Книга Эндрю Брауна J. D. Bernal: The Sage of Science («Дж. Д. Бернал: ученый муж»)
[91] лучше отвечает на биографические вопросы, чем на исторические. Это не первая книга, публикующая материалы архива Бернала, ныне хранящегося в библиотеке Кембриджского университета, но эти 538 плотных страниц заведомо сообщают нам больше фактов, чем все ее предшественницы, даже без учета шести коробок любовной переписки, которая пополнит наши знания о легендарном женолюбии ученого мужа (в 2021 году, когда будет снят запрет на публикацию). В общем, книгу скорее можно назвать интригующей, чем исчерпывающей.
Сам Бернал, размышляя о своей жизни, видел ее в трех цветах: красный цвет политики, синий – науки и пурпурный – секса. В книге хорошо описана ирландская линия, важная как для его идейного развития, так и, вероятно, для научного. Вытеснил ли его поздний сталинизм все «воинственные взгляды на социальное переустройство», которые он приобрел в юности вместе с националистическим энтузиазмом революционера «Шинн Фейн»? Изложение «красной стороны» его жизни в книге не столь проницательно, как эссе о «Политическом формировании»
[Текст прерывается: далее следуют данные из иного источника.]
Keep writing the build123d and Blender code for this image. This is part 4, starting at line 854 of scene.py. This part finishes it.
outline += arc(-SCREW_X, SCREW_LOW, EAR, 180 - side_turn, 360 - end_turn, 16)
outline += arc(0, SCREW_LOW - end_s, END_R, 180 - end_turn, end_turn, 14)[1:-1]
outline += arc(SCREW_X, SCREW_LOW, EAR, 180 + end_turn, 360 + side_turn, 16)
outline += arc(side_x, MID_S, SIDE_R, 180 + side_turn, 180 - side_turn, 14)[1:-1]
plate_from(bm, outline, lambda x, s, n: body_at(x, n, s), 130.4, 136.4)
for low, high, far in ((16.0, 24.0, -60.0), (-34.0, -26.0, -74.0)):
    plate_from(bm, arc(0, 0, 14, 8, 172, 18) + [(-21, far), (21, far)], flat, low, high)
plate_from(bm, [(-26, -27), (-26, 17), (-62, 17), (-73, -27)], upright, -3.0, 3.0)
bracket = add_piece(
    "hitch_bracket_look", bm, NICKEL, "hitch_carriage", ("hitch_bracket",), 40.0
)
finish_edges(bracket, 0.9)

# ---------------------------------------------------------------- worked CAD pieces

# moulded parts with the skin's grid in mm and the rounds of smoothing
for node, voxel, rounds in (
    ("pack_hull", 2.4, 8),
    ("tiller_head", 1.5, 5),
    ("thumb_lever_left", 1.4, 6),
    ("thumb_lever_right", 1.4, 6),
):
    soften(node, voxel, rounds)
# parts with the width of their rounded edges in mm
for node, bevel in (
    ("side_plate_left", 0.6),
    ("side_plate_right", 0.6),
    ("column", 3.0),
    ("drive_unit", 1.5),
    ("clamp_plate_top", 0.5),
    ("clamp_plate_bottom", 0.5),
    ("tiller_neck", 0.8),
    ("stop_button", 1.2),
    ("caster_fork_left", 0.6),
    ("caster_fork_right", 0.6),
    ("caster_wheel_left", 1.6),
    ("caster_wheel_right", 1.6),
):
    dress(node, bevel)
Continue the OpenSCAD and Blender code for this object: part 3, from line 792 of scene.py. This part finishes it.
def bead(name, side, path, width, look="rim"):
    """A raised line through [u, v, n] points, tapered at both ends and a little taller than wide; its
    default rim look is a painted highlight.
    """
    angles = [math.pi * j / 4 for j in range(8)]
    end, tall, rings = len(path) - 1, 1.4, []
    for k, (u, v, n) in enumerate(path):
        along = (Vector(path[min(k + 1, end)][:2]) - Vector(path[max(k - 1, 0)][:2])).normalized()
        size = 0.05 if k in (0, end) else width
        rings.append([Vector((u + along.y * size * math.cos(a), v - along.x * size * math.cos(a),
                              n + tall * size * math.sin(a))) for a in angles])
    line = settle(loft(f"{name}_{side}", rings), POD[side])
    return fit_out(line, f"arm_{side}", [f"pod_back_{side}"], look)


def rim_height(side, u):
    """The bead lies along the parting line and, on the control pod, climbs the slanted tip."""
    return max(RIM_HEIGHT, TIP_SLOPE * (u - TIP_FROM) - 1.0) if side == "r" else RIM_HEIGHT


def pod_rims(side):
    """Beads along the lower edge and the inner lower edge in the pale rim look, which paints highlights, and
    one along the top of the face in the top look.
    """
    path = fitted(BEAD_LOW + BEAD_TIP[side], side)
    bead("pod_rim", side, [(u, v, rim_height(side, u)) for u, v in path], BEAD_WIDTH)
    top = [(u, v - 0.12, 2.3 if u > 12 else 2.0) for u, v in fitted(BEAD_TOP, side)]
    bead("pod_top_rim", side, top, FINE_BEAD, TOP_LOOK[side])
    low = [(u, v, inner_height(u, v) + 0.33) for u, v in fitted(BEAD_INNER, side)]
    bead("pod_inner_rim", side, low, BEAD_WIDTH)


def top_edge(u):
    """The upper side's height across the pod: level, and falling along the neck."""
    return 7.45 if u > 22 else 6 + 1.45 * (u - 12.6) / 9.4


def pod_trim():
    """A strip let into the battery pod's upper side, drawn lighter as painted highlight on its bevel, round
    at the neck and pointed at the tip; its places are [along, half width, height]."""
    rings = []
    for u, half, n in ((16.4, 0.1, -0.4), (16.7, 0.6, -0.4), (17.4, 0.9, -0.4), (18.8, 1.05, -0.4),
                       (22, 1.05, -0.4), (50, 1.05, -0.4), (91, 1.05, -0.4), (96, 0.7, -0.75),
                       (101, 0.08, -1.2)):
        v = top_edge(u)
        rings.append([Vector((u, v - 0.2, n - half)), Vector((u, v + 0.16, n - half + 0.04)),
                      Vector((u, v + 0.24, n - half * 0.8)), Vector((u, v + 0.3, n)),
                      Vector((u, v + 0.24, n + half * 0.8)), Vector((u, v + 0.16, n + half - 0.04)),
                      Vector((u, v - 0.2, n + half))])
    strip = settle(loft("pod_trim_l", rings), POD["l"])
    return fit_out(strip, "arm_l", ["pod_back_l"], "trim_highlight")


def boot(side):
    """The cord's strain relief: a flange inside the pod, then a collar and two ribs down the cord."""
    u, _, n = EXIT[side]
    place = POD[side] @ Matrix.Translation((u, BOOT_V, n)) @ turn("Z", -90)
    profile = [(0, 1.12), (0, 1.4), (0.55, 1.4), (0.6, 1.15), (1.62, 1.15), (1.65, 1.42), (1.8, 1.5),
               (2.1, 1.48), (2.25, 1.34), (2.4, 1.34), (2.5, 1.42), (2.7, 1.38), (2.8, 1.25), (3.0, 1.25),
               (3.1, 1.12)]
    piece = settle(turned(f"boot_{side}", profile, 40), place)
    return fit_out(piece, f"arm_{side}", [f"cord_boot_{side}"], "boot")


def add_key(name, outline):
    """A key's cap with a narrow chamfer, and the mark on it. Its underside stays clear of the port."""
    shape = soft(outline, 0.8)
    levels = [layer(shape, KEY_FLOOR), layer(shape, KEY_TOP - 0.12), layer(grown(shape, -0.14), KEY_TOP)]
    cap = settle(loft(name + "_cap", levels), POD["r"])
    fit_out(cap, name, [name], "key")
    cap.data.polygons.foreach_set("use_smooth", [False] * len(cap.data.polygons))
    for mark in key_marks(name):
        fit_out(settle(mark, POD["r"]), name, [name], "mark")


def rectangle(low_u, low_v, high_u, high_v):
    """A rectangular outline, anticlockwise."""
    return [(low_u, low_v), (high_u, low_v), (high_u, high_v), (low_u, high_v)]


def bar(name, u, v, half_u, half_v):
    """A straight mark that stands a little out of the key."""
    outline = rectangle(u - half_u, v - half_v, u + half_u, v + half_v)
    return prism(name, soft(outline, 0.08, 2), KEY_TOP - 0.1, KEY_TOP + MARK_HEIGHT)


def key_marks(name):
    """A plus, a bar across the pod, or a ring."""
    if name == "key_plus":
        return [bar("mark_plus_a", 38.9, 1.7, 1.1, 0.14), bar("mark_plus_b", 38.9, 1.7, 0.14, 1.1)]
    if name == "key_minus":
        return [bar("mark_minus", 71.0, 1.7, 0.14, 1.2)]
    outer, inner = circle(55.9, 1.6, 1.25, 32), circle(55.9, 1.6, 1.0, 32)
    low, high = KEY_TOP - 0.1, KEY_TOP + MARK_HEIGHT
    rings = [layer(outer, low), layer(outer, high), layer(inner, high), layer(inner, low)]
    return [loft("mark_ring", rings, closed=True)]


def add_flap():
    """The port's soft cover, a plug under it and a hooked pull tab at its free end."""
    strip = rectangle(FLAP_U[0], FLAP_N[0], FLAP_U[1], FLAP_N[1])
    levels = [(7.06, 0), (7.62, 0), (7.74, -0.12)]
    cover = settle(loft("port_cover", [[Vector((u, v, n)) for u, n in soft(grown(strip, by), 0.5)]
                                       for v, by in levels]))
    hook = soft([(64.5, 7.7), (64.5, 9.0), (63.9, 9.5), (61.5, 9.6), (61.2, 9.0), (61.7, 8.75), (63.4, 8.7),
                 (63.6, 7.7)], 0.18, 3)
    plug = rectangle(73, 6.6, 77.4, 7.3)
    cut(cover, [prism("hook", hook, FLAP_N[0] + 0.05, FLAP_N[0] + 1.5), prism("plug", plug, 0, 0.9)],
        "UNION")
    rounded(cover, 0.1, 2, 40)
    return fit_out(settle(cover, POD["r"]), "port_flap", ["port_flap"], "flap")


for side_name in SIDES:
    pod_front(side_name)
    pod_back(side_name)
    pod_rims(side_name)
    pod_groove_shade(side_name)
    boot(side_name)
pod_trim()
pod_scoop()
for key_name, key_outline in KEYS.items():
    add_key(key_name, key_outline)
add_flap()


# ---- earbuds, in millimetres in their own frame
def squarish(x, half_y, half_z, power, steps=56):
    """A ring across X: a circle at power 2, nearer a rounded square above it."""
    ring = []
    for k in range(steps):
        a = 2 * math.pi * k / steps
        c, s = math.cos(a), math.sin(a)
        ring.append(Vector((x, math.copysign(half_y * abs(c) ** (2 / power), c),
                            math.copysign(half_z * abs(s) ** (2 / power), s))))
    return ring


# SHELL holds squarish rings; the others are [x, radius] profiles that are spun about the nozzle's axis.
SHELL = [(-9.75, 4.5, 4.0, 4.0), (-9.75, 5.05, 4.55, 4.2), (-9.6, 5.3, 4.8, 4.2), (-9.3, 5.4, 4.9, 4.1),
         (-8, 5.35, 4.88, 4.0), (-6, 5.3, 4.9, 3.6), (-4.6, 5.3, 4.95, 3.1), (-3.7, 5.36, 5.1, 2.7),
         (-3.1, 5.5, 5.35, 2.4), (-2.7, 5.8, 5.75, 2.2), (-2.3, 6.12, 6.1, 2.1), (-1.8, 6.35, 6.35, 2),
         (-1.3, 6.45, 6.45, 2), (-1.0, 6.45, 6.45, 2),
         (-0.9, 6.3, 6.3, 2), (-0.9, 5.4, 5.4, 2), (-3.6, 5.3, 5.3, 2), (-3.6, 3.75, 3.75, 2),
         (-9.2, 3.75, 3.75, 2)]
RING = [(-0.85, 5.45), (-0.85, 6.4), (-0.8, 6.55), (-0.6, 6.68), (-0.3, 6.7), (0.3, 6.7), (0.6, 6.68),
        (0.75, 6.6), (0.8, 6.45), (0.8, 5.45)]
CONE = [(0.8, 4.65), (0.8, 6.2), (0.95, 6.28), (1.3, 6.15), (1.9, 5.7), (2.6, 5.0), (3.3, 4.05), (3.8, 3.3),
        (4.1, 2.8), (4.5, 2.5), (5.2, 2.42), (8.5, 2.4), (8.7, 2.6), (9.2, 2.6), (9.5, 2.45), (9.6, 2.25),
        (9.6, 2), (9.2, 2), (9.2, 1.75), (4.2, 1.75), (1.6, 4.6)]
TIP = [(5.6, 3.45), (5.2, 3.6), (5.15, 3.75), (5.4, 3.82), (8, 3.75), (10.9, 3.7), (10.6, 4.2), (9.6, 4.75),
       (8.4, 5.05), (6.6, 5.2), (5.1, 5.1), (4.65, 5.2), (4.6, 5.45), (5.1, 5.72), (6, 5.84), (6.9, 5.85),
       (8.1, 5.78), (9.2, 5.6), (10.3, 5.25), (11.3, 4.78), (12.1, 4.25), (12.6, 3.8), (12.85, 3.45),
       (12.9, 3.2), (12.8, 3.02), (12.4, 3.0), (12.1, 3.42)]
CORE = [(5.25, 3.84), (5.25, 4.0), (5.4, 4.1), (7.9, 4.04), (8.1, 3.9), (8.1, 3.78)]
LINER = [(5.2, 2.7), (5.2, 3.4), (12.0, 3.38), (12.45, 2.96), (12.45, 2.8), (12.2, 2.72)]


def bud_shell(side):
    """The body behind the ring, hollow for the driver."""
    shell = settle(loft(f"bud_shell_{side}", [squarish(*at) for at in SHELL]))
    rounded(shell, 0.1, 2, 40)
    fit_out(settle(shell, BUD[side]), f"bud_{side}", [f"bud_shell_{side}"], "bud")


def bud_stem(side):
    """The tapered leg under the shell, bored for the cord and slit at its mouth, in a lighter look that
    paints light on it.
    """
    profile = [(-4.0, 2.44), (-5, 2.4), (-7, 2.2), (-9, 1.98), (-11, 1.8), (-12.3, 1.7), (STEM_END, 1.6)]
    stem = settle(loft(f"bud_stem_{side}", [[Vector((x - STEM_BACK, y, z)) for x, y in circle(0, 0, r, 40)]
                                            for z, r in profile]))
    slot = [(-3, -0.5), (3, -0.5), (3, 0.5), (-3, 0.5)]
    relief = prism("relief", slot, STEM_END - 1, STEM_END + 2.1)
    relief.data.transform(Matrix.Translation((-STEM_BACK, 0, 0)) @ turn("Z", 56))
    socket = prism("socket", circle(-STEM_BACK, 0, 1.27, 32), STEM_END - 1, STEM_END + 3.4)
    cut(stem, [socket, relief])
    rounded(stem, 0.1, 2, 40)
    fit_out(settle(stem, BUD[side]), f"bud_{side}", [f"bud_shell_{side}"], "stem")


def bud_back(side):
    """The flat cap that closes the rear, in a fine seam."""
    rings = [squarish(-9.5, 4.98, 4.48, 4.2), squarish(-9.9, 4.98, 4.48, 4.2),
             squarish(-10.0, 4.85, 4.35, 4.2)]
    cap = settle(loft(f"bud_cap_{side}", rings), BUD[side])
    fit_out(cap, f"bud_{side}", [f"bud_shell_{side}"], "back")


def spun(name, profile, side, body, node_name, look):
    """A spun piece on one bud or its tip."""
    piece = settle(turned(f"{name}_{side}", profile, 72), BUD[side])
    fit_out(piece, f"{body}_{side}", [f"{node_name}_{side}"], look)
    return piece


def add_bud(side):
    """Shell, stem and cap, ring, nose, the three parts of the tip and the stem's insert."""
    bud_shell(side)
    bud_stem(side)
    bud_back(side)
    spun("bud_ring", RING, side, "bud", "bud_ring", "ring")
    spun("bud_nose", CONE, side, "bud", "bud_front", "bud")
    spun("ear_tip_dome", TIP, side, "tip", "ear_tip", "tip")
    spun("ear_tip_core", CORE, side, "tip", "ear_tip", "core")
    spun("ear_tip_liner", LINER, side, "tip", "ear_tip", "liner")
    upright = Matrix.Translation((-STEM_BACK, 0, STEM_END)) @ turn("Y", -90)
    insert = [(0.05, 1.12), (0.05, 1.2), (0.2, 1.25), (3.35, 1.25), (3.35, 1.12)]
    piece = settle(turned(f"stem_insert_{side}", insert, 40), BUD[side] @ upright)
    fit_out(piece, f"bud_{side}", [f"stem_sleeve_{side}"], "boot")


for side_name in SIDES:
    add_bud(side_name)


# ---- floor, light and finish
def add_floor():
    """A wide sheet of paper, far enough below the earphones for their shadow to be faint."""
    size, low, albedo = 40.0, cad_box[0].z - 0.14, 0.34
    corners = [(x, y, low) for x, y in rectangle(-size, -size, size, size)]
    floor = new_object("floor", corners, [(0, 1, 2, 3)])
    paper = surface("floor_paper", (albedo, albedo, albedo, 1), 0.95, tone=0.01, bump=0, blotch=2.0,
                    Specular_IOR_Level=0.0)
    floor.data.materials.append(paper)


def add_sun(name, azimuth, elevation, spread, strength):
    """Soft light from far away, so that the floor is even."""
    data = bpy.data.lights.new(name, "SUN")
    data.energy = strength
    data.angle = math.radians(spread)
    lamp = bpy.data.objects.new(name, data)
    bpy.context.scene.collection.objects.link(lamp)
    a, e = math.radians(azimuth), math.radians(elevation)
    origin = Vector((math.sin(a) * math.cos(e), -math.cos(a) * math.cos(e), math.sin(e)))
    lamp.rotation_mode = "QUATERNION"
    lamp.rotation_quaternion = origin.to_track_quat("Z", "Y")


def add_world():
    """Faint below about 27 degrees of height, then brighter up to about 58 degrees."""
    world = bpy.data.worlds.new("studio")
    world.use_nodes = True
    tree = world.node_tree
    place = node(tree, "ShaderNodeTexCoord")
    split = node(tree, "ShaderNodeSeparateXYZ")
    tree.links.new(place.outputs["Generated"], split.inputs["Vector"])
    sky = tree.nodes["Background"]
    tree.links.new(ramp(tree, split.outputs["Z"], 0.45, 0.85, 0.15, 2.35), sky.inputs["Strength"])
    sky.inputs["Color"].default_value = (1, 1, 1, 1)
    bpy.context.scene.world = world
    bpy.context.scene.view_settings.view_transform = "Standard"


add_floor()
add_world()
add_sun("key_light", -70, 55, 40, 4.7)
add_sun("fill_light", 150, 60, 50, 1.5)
[92], видимо по причине того, что автор слишком идеализирует человека и ученого, настаивая на его отходе от сталинизма. Автор этих строк не считает себя вправе оценивать очевидно компетентное обсуждение научной значимости Бернала в книге Брауна, но анализ его места в революции в молекулярной биологии, по всей видимости, уступает статье о Бернале в новом Оксфордском национальном биографическом словаре авторства Роберта Олби. Браун также проявил мало интереса к складу мышления, который расположил многих крупных эволюционистов к марксизму или, что даже еще удивительнее, к произведениям Энгельса и, в конечном итоге, к СССР
[93] – здесь можно вспомнить такие имена, как Дж. Б. С. Холдейн, Джозеф Нидэм, Ланселот Хогбен, К. Х. Уоддингтон и сам Бернал. В необычной и мимолетной «красной» фазе крылось явно нечто большее, чем просто политика.